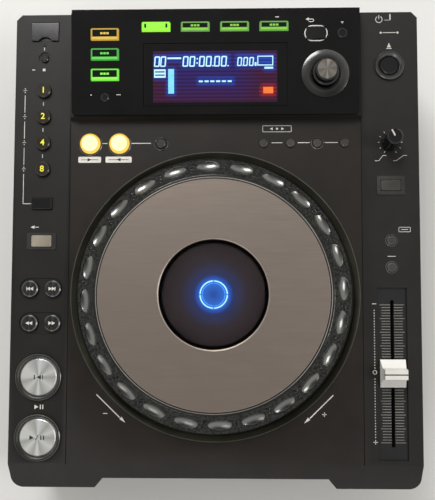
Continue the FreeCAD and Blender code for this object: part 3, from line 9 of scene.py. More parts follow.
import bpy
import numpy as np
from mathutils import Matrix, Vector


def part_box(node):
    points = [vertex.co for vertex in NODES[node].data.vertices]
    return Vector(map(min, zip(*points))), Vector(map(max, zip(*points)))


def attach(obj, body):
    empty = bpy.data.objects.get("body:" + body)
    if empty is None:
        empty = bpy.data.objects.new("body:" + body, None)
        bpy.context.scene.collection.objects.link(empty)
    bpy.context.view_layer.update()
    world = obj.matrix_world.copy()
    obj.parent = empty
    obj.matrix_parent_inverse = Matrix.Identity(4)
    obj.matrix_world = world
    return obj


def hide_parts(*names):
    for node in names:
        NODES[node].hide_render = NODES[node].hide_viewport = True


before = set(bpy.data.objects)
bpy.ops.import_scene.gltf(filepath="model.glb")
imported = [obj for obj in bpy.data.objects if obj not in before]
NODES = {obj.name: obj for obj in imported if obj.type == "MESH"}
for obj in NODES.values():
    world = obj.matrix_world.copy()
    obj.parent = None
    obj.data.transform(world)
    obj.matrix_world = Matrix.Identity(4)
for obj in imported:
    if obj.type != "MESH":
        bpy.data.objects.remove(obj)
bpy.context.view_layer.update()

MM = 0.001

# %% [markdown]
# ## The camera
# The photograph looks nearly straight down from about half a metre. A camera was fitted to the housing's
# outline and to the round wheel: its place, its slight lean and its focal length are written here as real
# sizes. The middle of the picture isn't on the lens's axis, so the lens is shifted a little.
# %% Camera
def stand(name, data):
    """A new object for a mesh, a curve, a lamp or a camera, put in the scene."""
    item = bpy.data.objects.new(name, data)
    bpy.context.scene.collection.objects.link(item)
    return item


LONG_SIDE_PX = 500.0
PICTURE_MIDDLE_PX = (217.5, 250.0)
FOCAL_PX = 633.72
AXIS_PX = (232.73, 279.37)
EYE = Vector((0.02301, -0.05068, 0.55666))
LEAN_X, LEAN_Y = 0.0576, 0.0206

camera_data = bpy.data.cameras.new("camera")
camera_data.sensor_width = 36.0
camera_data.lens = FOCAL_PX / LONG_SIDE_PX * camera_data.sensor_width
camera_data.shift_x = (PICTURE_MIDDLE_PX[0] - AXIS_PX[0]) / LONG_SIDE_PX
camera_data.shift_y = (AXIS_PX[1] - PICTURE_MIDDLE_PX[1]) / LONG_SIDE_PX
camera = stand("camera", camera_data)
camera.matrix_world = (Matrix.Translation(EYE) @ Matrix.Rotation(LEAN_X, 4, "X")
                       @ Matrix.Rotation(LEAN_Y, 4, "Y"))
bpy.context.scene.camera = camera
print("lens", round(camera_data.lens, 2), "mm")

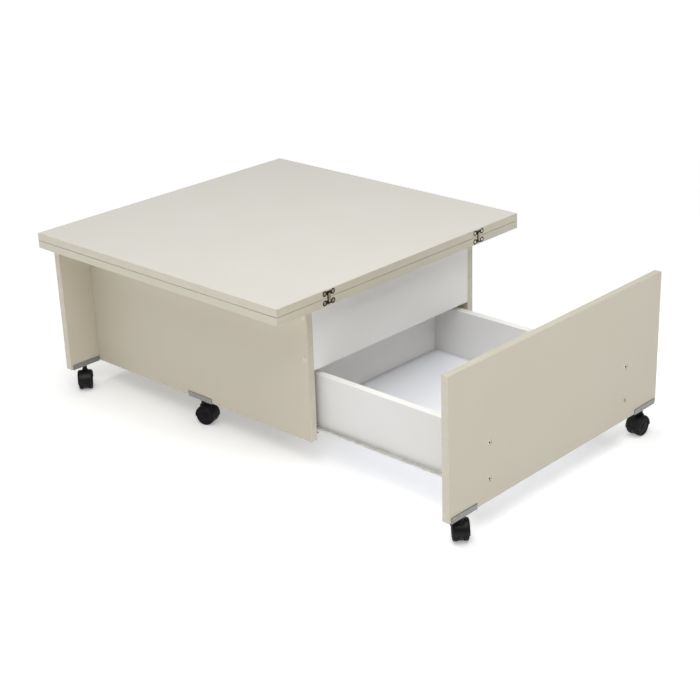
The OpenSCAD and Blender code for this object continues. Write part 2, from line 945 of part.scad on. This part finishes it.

Work to be completed –
Out of the material above, gather each line where "before" appears.

Task answer –
before = set(bpy.data.objects)
imported = [obj for obj in bpy.data.objects if obj not in before]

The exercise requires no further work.